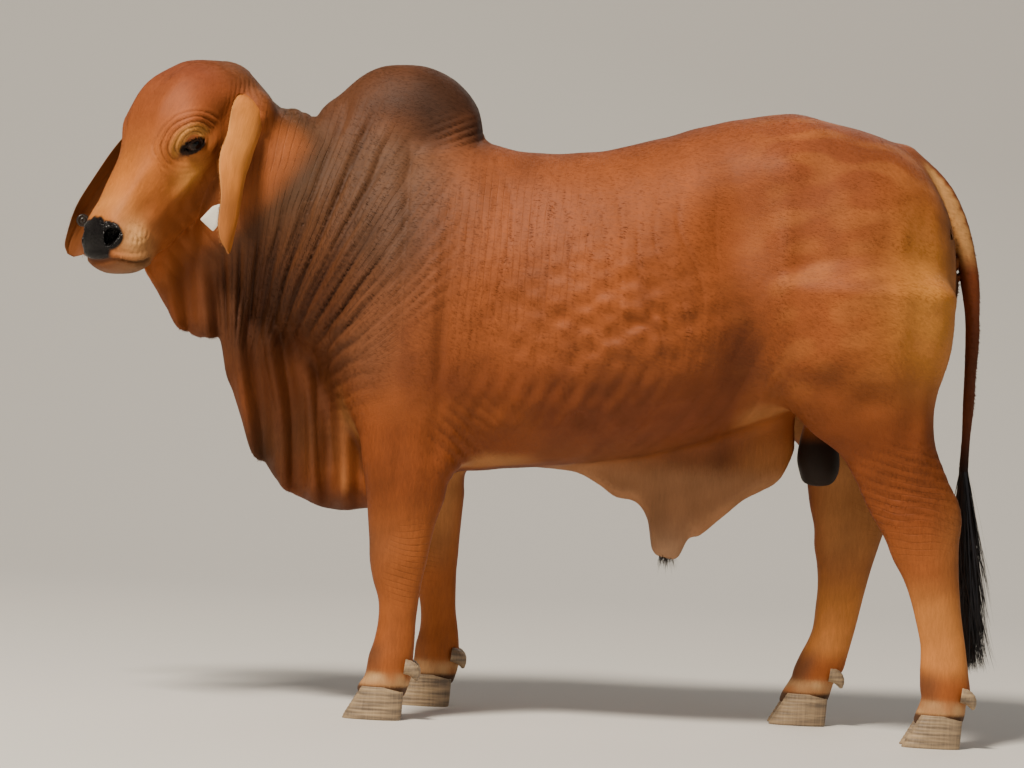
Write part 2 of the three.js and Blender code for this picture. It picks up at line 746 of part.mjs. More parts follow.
// The switch: a slim core with overlapping locks in tiers, down to a wispy end.
const SWITCH = { top: 640, low: 175, x: 1080, drift: 38, tiers: 6, around: 4, lock: 15, bend: 12, core: 13 };
function tailSwitch() {
  const draw = draws(20251);
  const along = (t) => vec(SWITCH.x + SWITCH.drift * t ** 1.2, 0, mix(SWITCH.top, SWITCH.low, t));
  const core = tube(
    new THREE.CatmullRomCurve3([along(0), along(0.3), along(0.62)]),
    (t) => mix(SWITCH.core, 6, t),
    8,
    7,
  );
  const locks = [];
  for (let tier = 0; tier < SWITCH.tiers; tier += 1) {
    for (let i = 0; i < SWITCH.around; i += 1) {
      const angle = ((i + 0.5 * (tier % 2) + 0.2 * draw()) / SWITCH.around) * 2 * Math.PI;
      const out = vec(Math.cos(angle), Math.sin(angle), 0);
      const start = 0.1 + (0.46 * tier) / SWITCH.tiers;
      const end = Math.min(1, start + 0.34 + 0.16 * draw());
      const spread = 27 - 9 * end;
      const root = along(start).addScaledVector(out, 5);
      const tip = along(end).addScaledVector(out, spread * (0.5 + 0.6 * draw()));
      locks.push(lock(root, tip, SWITCH.lock, out.clone().multiplyScalar(SWITCH.bend)));
    }
  }
  return joined(core, ...locks);
}

// One of the two claws of a hoof: toe forward, its inner wall flattened, its sole flat on the floor.
function claw(x, y, inward) {
  const rows = 6;
  return lofted(12, rows, (turn, along) => {
    const [c, s] = [Math.cos(turn * 2 * Math.PI), Math.sin(turn * 2 * Math.PI)];
    const level = Math.min(1, Math.max(0, (along * rows - 1) / (rows - 2)));
    const half = CLAW_HALF_WIDTH - CLAW_TAPER.half * level;
    const flat = c * inward > 0 ? CLAW_FLAT : 1;
    const reach = (CLAW_LENGTH - CLAW_TAPER.reach * level) * (s < 0 ? 1 : 0.86);
    const height = level * (CORONET + 4 - Math.max(0, CLAW_TAPER.heel * s));
    return vec(
      x + CLAW_FORWARD - CLAW_TOE * (1 - level) + s * reach,
      y + signedPower(c, 0.85) * half * flat,
      height,
    );
  });
}

// A dewclaw: a small horn cone behind the fetlock.
function dewclaw(x, y) {
  const root = vec(x - DEWCLAW.reach, y, DEWCLAW.top);
  const bend = vec(x + DEWCLAW.reach, y, DEWCLAW.bend);
  const curve = new THREE.QuadraticBezierCurve3(root, bend, vec(x + DEWCLAW.tip, y, DEWCLAW.low));
  return tube(curve, (t) => DEWCLAW.radius * (1 - t ** 3) + 3, 6, 4, 1.1);
}

// Materials by the surface that they colour
const paint = (color, roughness) => new THREE.MeshStandardMaterial({ color, roughness, metalness: 0 });
const COAT = {
  red: paint(0x8e4a26, 0.7),
  dark: paint(0x4f3024, 0.7),
  tan: paint(0xa9683a, 0.7),
  pale: paint(0x9c7c63, 0.75),
  noseLeather: paint(0x24211f, 0.35),
  horn: paint(0x75604a, 0.5),
  eye: paint(0x140d09, 0.08),
  tag: paint(0xe8e6dc, 0.45),
  switchHair: paint(0x17110e, 0.6),
  blackSkin: paint(0x2a211c, 0.6),
};

const bull = new THREE.Group();

// Adds a solid to the bull as one named mesh.
function place(name, made, material) {
  const { vertProperties, triVerts, numProp } = largest(made).getMesh();
  const geometry = new THREE.BufferGeometry();
  const positions = new Float32Array((vertProperties.length / numProp) * 3);
  for (let i = 0; i < positions.length / 3; i += 1) {
    for (let k = 0; k < 3; k += 1) positions[3 * i + k] = vertProperties[numProp * i + k];
  }
  geometry.setAttribute("position", new THREE.BufferAttribute(positions, 3));
  geometry.setIndex(new THREE.BufferAttribute(Uint32Array.from(triVerts), 1));
  const mesh = new THREE.Mesh(geometry, material);
  mesh.name = name;
  bull.add(mesh);
  return mesh;
}

// Torso, hump and neck
const trunkGrown = trunk(GAP);
const humpGrown = hump(GAP);
const headGrown = head(GAP);
const neckGrown = neck(GAP);
const legShape = (l, grow) => leg(l.table, l.side, l.stance, l.shift, 12, 23, grow);
const legsGrown = LEGS.map((l) => legShape(l, GAP));

place("torso", trunk(), COAT.red);
place("hump", without(hump(), trunkGrown), COAT.dark);
place("neck", without(neck(), trunkGrown, humpGrown, headGrown), COAT.dark);
place("dewlap", without(dewlap(), trunkGrown, neckGrown, headGrown, ...legsGrown.slice(0, 2)), COAT.dark);

// Head, jaw, nose, eyes and ears
const sides = [
  ["left", 1],
  ["right", -1],
];
const eyeBall = (side, grow) =>
  headBall(EYE.s, side * EYE.l, EYE.h, EYE_RADIUS + grow, EYE_RADIUS + grow, EYE_RADIUS + grow);
const nostril = (side) => headBall(NOSTRIL.s, side * NOSTRIL.l, NOSTRIL.h, 24, 18, 11, 12, 8);
const noseRegion = (grow) =>
  headBall(NOSE.s, 0, NOSE.h, NOSE.reach + grow, NOSE.half + grow, NOSE.height + grow, 18, 9);
const lidded = joined(head(), ...sides.flatMap(([, side]) => [lid(side, LID.upper), lid(side, LID.lower)]));
const hollows = sides.flatMap(([, side]) => [eyeBall(side, GAP), nostril(side)]);
const cutHead = without(lidded, ...hollows, lipGroove());
place("head", without(cutHead, jawRegion(GAP), noseRegion(GAP)), COAT.tan);
place("lower_lip", cutHead.intersect(jawRegion(0)), COAT.tan);
place("nose_pad", without(cutHead.intersect(noseRegion(0)), jawRegion(GAP)), COAT.noseLeather);
for (const [name, side] of sides) {
  place(`eye_${name}`, eyeBall(side, 0), COAT.eye);
  place(`ear_${name}`, without(ear(name), headGrown, neckGrown), COAT.tan);
}
place("tag_button_right", without(tagButton(), ear("right")), COAT.tag);
place("ear_tag_left", without(earTag(), ear("left")), COAT.tag);

// Legs, hooves and dewclaws
const FAR = 3000;
LEGS.forEach((l, i) => {
  const whole = without(legShape(l, 0), trunkGrown);
  const upper = block(vec(-FAR, -FAR, l.joint + GAP), vec(FAR, FAR, FAR));
  const lower = block(vec(-FAR, -FAR, -FAR), vec(FAR, FAR, l.joint));
  place(`${l.name}_upper`, whole.intersect(upper), COAT.red);
  place(`${l.name}_lower`, whole.intersect(lower), COAT.tan);
  const x = (l.table.front(CORONET) + l.table.back(CORONET)) / 2 + l.shift(CORONET);
  const heel = l.table.back(HEEL_HEIGHT) + l.shift(HEEL_HEIGHT);
  for (const [which, inward] of [["outer", 1], ["inner", -1]]) {
    const y = l.side * (l.stance + inward * CLAW_SPACING);
    place(`${l.name}_claw_${which}`, without(claw(x, y, -l.side * inward), legsGrown[i]), COAT.horn);
    place(`${l.name}_dewclaw_${which}`, without(dewclaw(heel, y), legsGrown[i]), COAT.horn);
  }
});

// Sheath, scrotum and tail
place("sheath", without(sheath(), trunkGrown, ...legsGrown.slice(2)), COAT.pale);
place("scrotum", without(scrotum(), trunkGrown, sheath(GAP), ...legsGrown.slice(2)), COAT.blackSkin);
const wholeTail = without(tail(), trunkGrown);
const tailSpans = [FAR, ...TAIL_CUTS, -FAR];
["tail_root", "tail_middle", "tail_lower"].forEach((name, i) => {
  const span = block(vec(-FAR, -FAR, tailSpans[i + 1] + GAP), vec(FAR, FAR, tailSpans[i]));
  place(name, wholeTail.intersect(span), COAT.red);
});
place("tail_switch", without(tailSwitch(), tail(GAP), ...legsGrown.slice(2)), COAT.switchHair);

// The floor point under the middle of the bull is its origin.
const bounds = new THREE.Box3().setFromObject(bull);
const middle = bounds.getCenter(vec());
bull.position.set(-middle.x, -middle.y, -bounds.min.z);

export default bull;
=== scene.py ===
"""The looks of a standing red Brahman bull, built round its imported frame.

One skin is worked out as the zero level of a smooth field: every limb is a row of sections through named
stations, the sections are melted together with a smooth least value, and folds are lifted out of the field.
The design frame has its muzzle towards -X, its left side towards -Y and the floor at z = 0, in metres.
"""

import math
from functools import partial

import bpy
import numpy as np
from mathutils import Matrix, Vector


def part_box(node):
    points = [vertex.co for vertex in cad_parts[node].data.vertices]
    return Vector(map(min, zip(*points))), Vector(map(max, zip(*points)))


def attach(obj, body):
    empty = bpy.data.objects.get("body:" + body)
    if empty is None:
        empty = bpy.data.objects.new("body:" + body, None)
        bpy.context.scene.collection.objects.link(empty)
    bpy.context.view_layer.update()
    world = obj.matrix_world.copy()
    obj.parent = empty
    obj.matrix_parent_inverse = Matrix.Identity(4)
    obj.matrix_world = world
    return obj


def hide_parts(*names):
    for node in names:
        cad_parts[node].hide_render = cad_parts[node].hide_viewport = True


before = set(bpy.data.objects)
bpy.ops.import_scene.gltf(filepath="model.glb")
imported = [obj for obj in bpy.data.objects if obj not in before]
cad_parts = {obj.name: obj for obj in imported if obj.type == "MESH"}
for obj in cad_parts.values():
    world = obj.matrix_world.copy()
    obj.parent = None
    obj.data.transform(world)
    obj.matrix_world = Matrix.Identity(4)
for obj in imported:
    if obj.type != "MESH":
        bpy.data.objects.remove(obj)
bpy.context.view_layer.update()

bl_info = {
    "name": "Brahman bull",
    "version": (1, 0, 0),
    "blender": (4, 5, 0),
    "location": "3D View > Sidebar > Bull",
    "description": "Builds a life-size Brahman bull with skin folds, coat, eyes, hooves and tail switch",
    "category": "Add Mesh",
}

MM = 0.001
TAU = 2 * math.pi


# Curves through stations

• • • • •

# Required task
Take each line containing the string "body" and copy it out.

# Correct answer
def attach(obj, body):
    empty = bpy.data.objects.get("body:" + body)
        empty = bpy.data.objects.new("body:" + body, None)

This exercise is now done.